The task:
Go through the listing and return every line with "json" in it.

# # # # # # #

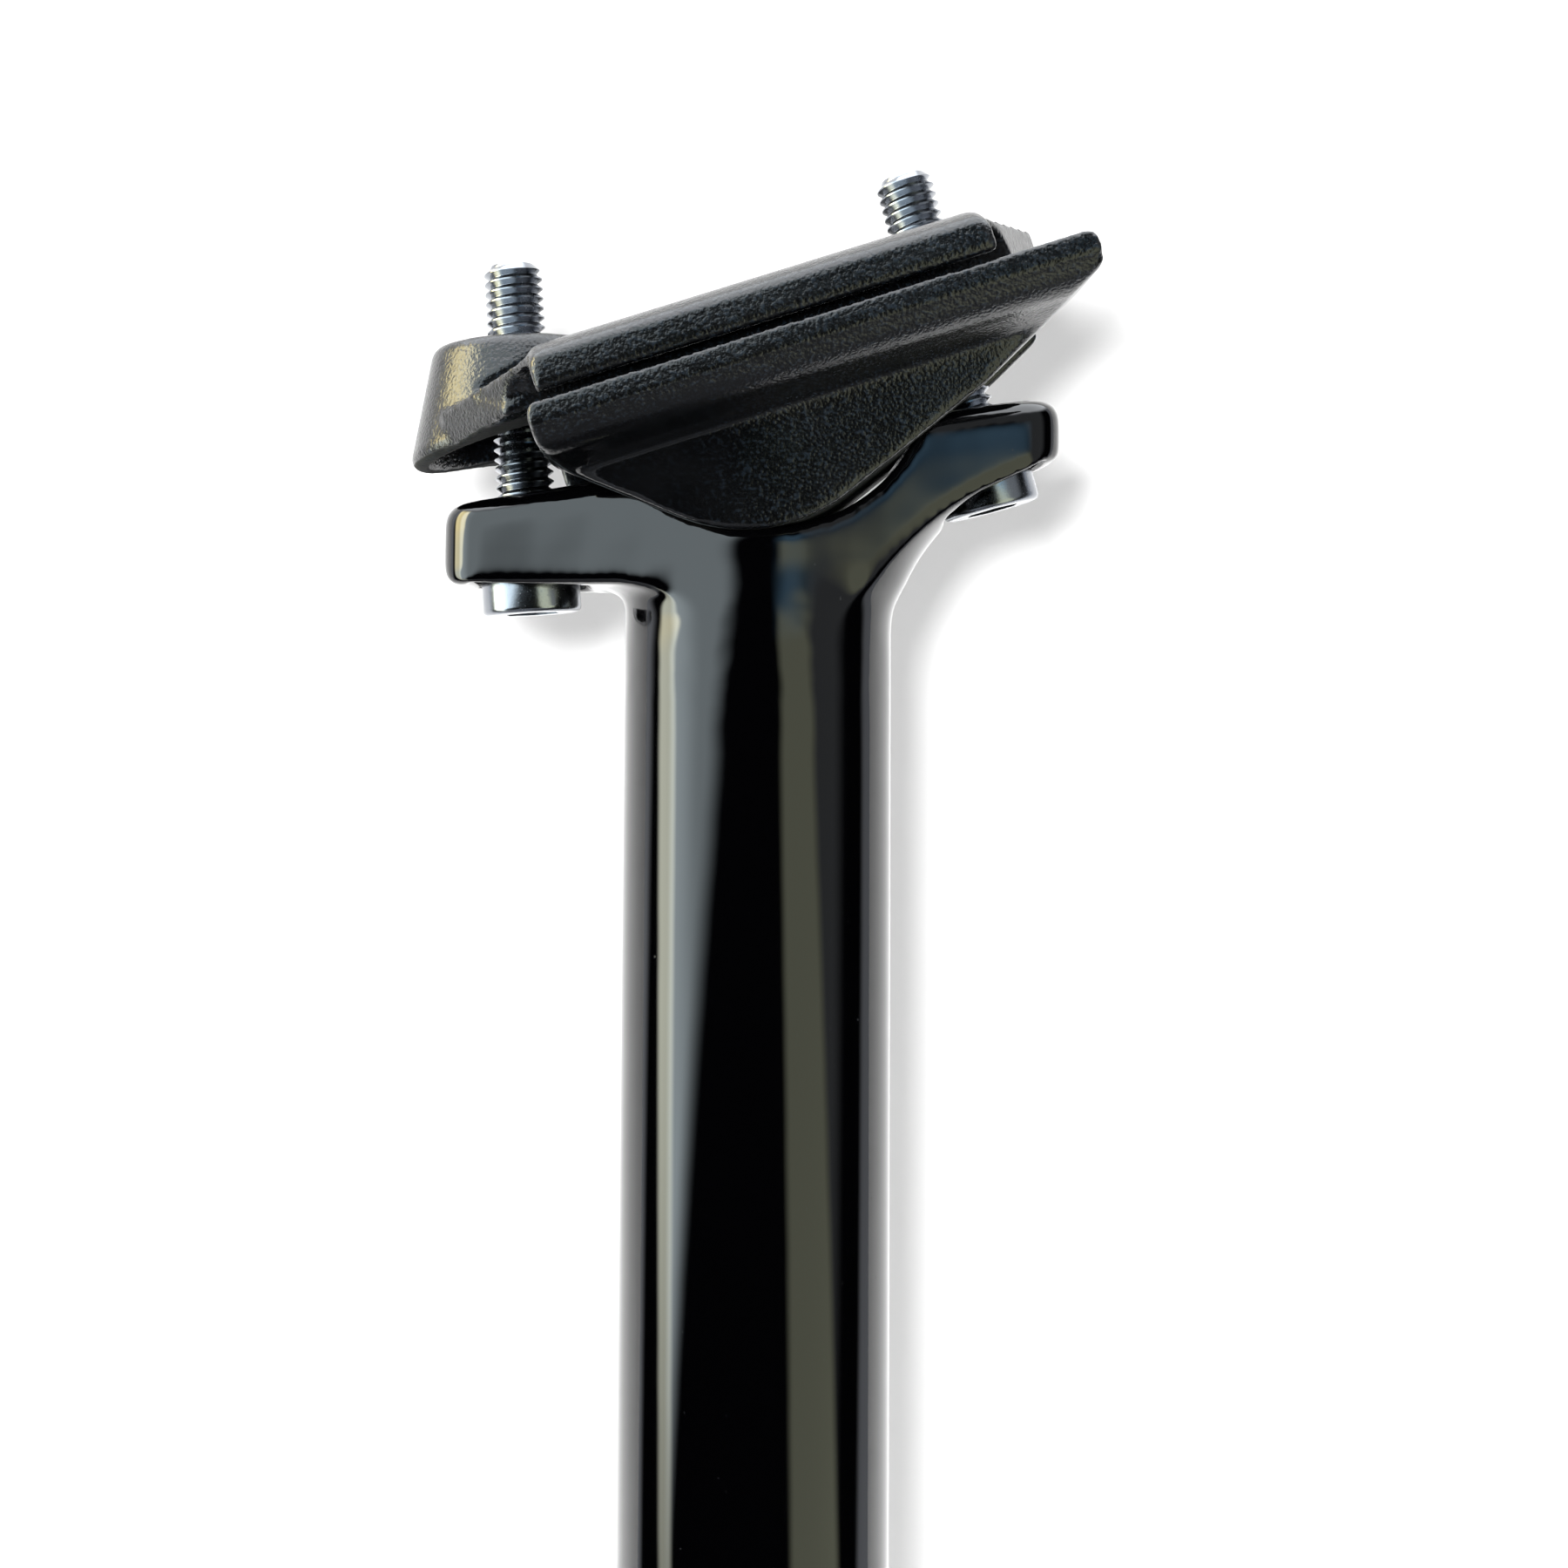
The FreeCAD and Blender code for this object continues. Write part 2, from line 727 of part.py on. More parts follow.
def make_upper_clamp():
    body = new_body("upper_clamp")
    zero = Size(0.0, "0")
    front = -size("bar_front")
    rear = size("bar_rear")
    half_bar = clamp_half - rail_half
    edge = size("bar_edge")
    crown = size("bar_crown")
    bulge = (half_bar * half_bar + (crown - edge) * (crown - edge)) / ((crown - edge) * 2)
    section = [
        (rail_half + half_bar, split_half),
        (rail_half + half_bar, edge),
        (rail_half - half_bar, edge),
        (rail_half - half_bar, split_half),
    ]
    bars = new_sketch(body, "YZ_Plane", "bar_section", front)
    draw_outline(bars, section, {1: ((rail_half, crown - bulge), bulge)})
    draw_outline(bars, mirror_y(section), {1: ((-rail_half, crown - bulge), bulge)})
    pad(body, bars, rear - front)

    def bar_end(edge):
        at_end = all(min(abs(v.X - front.value), abs(v.X - rear.value)) < NEAR for v in edge.Vertexes)
        return at_end and not isinstance(edge.Curve, Part.Line)

    round_edges(body, "bar_end_rounds", size("bar_end_round"), bar_end)

    def bar_outside(edge):
        return all(abs(abs(vertex.Y) - rail_half.value - half_bar.value) < NEAR for vertex in edge.Vertexes)

    round_edges(body, "bar_rounds", size("bar_round"), bar_outside)

    ring = new_sketch(body, "XY_Plane", "yoke_ring", split_half)
    outer = rail_half + size("yoke_overlap")
    shoulder = size("yoke_shoulder")
    corners = [
        (front, outer),
        (-size("front_shoulder"), shoulder),
        (-size("front_shoulder"), -shoulder),
        (front, -outer),
        (rear, -outer),
        (size("rear_shoulder"), -shoulder),
        (size("rear_shoulder"), shoulder),
        (rear, outer),
    ]
    draw_outline(ring, corners)
    window = size("window_half")
    corners = [
        (-size("window_front"), -window),
        (size("window_rear"), -window),
        (size("window_rear"), window),
        (-size("window_front"), window),
    ]
    draw_outline(ring, corners)
    pad(body, ring, size("yoke_depth") - split_half)

    radius = size("boss_radius")
    for name, (lean, head, nut) in BOLTS.items():
        tilt = rail_slope - lean
        slope = tangent(size(name + "_boss_draft"))
        height = size("bolt_length") * 0.5
        top = to_rails(nut)
        foot = (top[0] - height * sine(tilt), top[1] - height * cosine(tilt))
        cone(body, "Additive", name + "_boss", foot, tilt, radius + height * slope, radius, height)

    def boss_top(edge):
        curve = edge.Curve
        return isinstance(curve, Part.Circle) and abs(curve.Radius - radius.value) < NEAR

    round_edges(body, "boss_top_rounds", size("boss_top_round"), boss_top)
    below = new_sketch(body, "XZ_Plane", "parting_face")
    room = size("front_shoulder") * 2
    draw_outline(below, [(-room, -room), (room, -room), (room, split_half), (-room, split_half)])
    pocket(body, below, room * 2, both_ways=True)

    def boss_foot(edge):
        low = all(abs(vertex.Z - split_half.value) < NEAR for vertex in edge.Vertexes)
        return low and not isinstance(edge.Curve, Part.Line)

    round_edges(body, "boss_foot_rounds", size("boss_foot_round"), boss_foot)

    for name, (lean, head, nut) in BOLTS.items():
        tilt = rail_slope - lean
        slope = tangent(size(name + "_boss_draft"))
        height = size("bolt_length") * 0.5
        roof = size("boss_roof")
        top = to_rails(nut)
        foot = (top[0] - height * sine(tilt), top[1] - height * cosine(tilt))
        inner = radius + roof * slope - size("boss_wall")
        wide = radius + height * slope - size("boss_wall")
        cone(body, "Subtractive", name + "_boss_hollow", foot, tilt, wide, inner, height - roof)
        seat = new_sketch(body, "XZ_Plane", name + "_nut_seat")
        draw_circle(seat, top, size("nut_radius") + size("nut_gap"))
        pocket(body, seat, size("nut_length") + size("nut_gap") * 2, both_ways=True)
        slot = tilted_sketch(body, name + "_boss_slot", top, tilt)
        draw_slot(slot)
        pocket(body, slot, size("bolt_length"), both_ways=True)

    channels = new_sketch(body, "YZ_Plane", "bar_channels")
    draw_circle(channels, (rail_half, zero), rail_radius)
    draw_circle(channels, (-rail_half, zero), rail_radius)
    pocket(body, channels, room * 2, both_ways=True)
    place(body, zero, clamp_height, -rail_slope)
    return body


def cone(body, kind, label, foot, tilt, bottom, top, height):
    """An additive or subtractive cone on a leaning axis, with its foot at (x, z)."""
    feature = body.newObject(f"PartDesign::{kind}Cone", label)
    feature.Placement = FreeCAD.Placement(
        FreeCAD.Vector(value_of(foot[0]), 0, value_of(foot[1])),
        FreeCAD.Rotation(FreeCAD.Vector(0, 1, 0), value_of(tilt)),
    )
    feature.setExpression("Placement.Base.x", text_of(foot[0]))
    feature.setExpression("Placement.Base.z", text_of(foot[1]))
    feature.setExpression("Placement.Rotation.Angle", text_of(tilt))
    feature.setExpression("Radius1", text_of(bottom))
    feature.setExpression("Radius2", text_of(top))
    feature.setExpression("Height", text_of(height))
    return feature


def make_bolt(name, lean, head):
    body = new_body(name + "_bolt")
    zero = Size(0.0, "0")
    length = size("head_height") + size("bolt_length")
    chamfer = size("head_chamfer")
    tip = size("tip_chamfer")
    profile = new_sketch(body, "XZ_Plane", name + "_bolt_profile")
    corners = [
        (zero, zero),
        (head_radius - chamfer, zero),
        (head_radius, chamfer),
        (head_radius, size("head_height")),
        (bolt_radius, size("head_height")),
        (bolt_radius, length - tip),
        (bolt_radius - tip, length),
        (zero, length),
    ]
    draw_outline(profile, corners)
    turn(body, "Revolution", profile, "V_Axis")
    socket = new_sketch(body, "XY_Plane", name + "_key_socket")
    flat_half = size("key_size") / 2
    point = flat_half / cosine(Size(30.0, "30"))
    corners = [
        (point, zero),
        (point / 2, flat_half),
        (-point / 2, flat_half),
        (-point, zero),
        (-point / 2, -flat_half),
        (point / 2, -flat_half),
    ]
    draw_outline(socket, corners)
    pocket(body, socket, size("key_depth"), backwards=True)
    place(body, head[0], head[1], -lean)
    return body


def make_washer(name, lean, head):
    body = new_body(name + "_washer")
    zero = Size(0.0, "0")
    half = size("washer_size") / 2
    base = size("head_height")
    shoulder = pivot_height + root(washer_curve * washer_curve - half * half)
    profile = new_sketch(body, "XZ_Plane", name + "_washer_profile")
    corners = [(-half, base), (-half, shoulder), (half, shoulder), (half, base)]
    draw_outline(profile, corners, {1: ((zero, pivot_height), washer_curve)})
    pad(body, profile, size("washer_size"), both_ways=True)
    hole = new_sketch(body, "XY_Plane", name + "_washer_hole")
    draw_circle(hole, (zero, zero), bolt_radius + size("hole_play"))
    pocket(body, hole, size("bolt_length"), both_ways=True)
    place(body, head[0], head[1], -lean)
    return body


def make_nut(name, lean, nut):
    body = new_body(name + "_barrel_nut")
    zero = Size(0.0, "0")
    radius = size("nut_radius")
    sink = size("nut_sink")
    half = root(radius * radius - sink * sink)
    profile = new_sketch(body, "XZ_Plane", name + "_nut_profile")
    corners = [(half, -sink), (-half, -sink), (zero, -radius)]
    draw_outline(profile, corners, {1: ((zero, zero), radius), 2: ((zero, zero), radius)})
    pad(body, profile, size("nut_length"), both_ways=True)
    hole = new_sketch(body, "XY_Plane", name + "_nut_thread")
    draw_circle(hole, (zero, zero), bolt_radius + size("thread_play"))
    pocket(body, hole, size("bolt_length"), both_ways=True)
    place(body, nut[0], nut[1], -lean)
    return body


parts = [make_post(), make_cradle(), make_upper_clamp()]
for bolt_name, (bolt_lean, bolt_head, bolt_nut) in BOLTS.items():
    parts.append(make_bolt(bolt_name, bolt_lean, bolt_head))
    parts.append(make_washer(bolt_name, bolt_lean, bolt_head))
    parts.append(make_nut(bolt_name, bolt_lean, bolt_nut))
doc.recompute()

for item in doc.Objects:
    if "Invalid" in item.State or "Error" in item.State:
        raise RuntimeError(f"{item.Label} failed: {item.State}")
for part in parts:
    if part.Shape.isNull() or not part.Shape.isValid() or len(part.Shape.Solids) != 1:
        raise RuntimeError(f"{part.Label} is not one valid solid")

os.makedirs("parts", exist_ok=True)
for part in parts:
    part.Shape.exportStep(f"parts/{part.Label}.step")
    print(part.Label, round(part.Shape.Volume, 1))
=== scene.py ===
import json
import math

import bpy
import numpy as np
from bpy.props import FloatProperty, FloatVectorProperty, IntProperty, PointerProperty
from mathutils import Matrix, Vector

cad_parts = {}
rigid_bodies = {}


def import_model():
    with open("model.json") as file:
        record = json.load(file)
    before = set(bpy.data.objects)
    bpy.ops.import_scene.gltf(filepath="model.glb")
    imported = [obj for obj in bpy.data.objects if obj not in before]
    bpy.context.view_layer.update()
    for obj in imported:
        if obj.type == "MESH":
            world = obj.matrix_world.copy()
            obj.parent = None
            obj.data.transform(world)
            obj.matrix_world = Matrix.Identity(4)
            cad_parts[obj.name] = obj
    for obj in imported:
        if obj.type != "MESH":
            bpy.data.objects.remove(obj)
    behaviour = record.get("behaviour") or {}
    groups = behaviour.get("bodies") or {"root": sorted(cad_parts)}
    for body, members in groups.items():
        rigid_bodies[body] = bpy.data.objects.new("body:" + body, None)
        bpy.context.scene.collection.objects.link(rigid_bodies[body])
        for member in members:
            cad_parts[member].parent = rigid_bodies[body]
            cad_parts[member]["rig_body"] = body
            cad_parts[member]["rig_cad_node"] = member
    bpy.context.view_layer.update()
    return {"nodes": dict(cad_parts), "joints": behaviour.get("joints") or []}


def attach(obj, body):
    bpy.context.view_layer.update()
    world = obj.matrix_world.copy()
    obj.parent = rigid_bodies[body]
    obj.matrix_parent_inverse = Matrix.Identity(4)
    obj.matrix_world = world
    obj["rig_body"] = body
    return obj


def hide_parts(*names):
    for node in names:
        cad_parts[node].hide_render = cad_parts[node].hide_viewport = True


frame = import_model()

bl_info = {
    "name": "Bicycle seatpost",
    "version": (1, 0, 0),
    "blender": (4, 5, 0),
    "location": "View3D > Sidebar > Seatpost",
    "description": "Dresses the seatpost's solids in lacquer, textured coat and threaded steel",
    "category": "Object",
}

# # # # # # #

Completed exercise:
import json
    with open("model.json") as file:
        record = json.load(file)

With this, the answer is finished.